WHAT THE EXERCISE ASKS
Extract every line of the material below and reproduce it faithfully.

## BEGIN

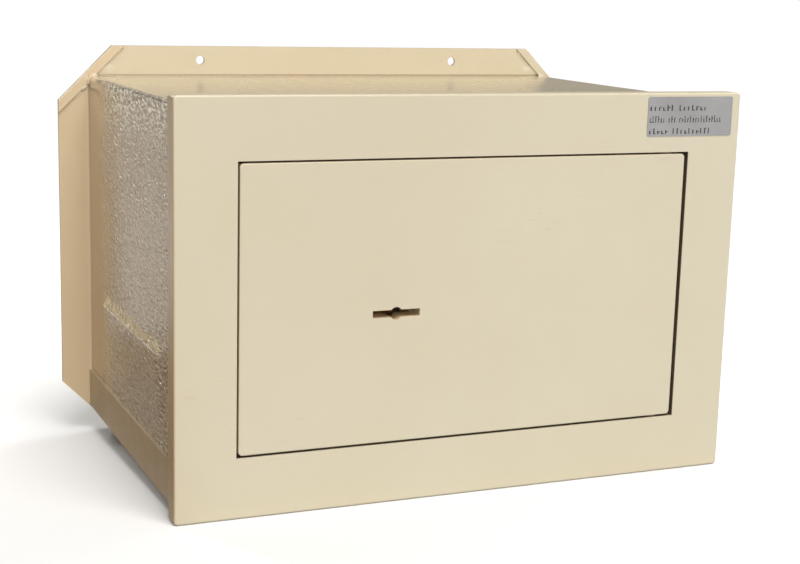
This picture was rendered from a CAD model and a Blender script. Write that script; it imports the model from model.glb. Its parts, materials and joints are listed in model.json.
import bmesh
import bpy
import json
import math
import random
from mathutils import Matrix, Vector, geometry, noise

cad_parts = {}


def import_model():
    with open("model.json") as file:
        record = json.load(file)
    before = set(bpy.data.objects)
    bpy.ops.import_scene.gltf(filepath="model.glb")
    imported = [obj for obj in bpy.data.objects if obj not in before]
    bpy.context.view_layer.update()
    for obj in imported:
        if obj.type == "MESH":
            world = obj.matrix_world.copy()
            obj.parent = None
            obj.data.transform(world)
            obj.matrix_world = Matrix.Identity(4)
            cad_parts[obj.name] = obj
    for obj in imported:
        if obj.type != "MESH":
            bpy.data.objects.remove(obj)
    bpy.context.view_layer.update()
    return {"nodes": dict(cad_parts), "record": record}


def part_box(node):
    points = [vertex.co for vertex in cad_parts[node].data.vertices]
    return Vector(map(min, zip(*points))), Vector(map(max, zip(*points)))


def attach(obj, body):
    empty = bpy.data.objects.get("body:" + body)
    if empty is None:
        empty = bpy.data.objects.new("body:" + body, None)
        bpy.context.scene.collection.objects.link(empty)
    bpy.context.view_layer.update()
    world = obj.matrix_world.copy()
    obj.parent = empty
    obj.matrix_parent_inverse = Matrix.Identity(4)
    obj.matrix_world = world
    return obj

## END

REPLY TO THE EXERCISE
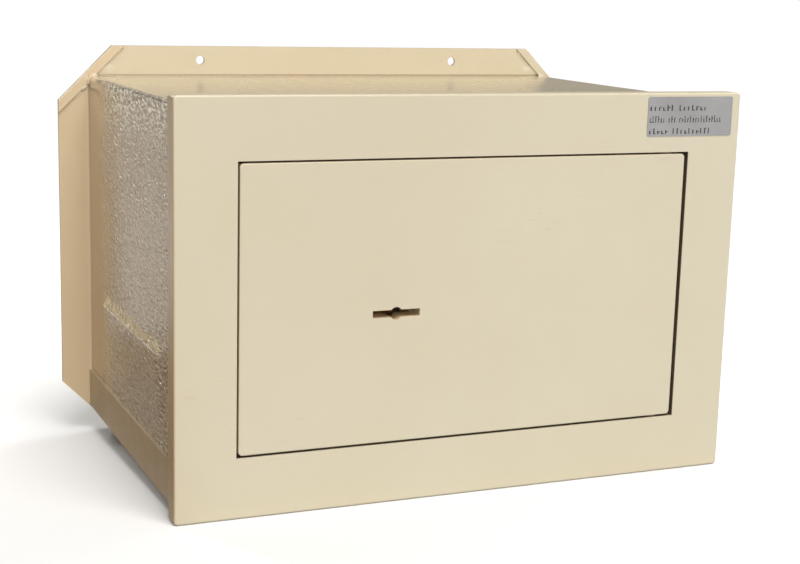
This picture was rendered from a CAD model and a Blender script. Write that script; it imports the model from model.glb. Its parts, materials and joints are listed in model.json.
import bmesh
import bpy
import json
import math
import random
from mathutils import Matrix, Vector, geometry, noise

cad_parts = {}


def import_model():
    with open("model.json") as file:
        record = json.load(file)
    before = set(bpy.data.objects)
    bpy.ops.import_scene.gltf(filepath="model.glb")
    imported = [obj for obj in bpy.data.objects if obj not in before]
    bpy.context.view_layer.update()
    for obj in imported:
        if obj.type == "MESH":
            world = obj.matrix_world.copy()
            obj.parent = None
            obj.data.transform(world)
            obj.matrix_world = Matrix.Identity(4)
            cad_parts[obj.name] = obj
    for obj in imported:
        if obj.type != "MESH":
            bpy.data.objects.remove(obj)
    bpy.context.view_layer.update()
    return {"nodes": dict(cad_parts), "record": record}


def part_box(node):
    points = [vertex.co for vertex in cad_parts[node].data.vertices]
    return Vector(map(min, zip(*points))), Vector(map(max, zip(*points)))


def attach(obj, body):
    empty = bpy.data.objects.get("body:" + body)
    if empty is None:
        empty = bpy.data.objects.new("body:" + body, None)
        bpy.context.scene.collection.objects.link(empty)
    bpy.context.view_layer.update()
    world = obj.matrix_world.copy()
    obj.parent = empty
    obj.matrix_parent_inverse = Matrix.Identity(4)
    obj.matrix_world = world
    return obj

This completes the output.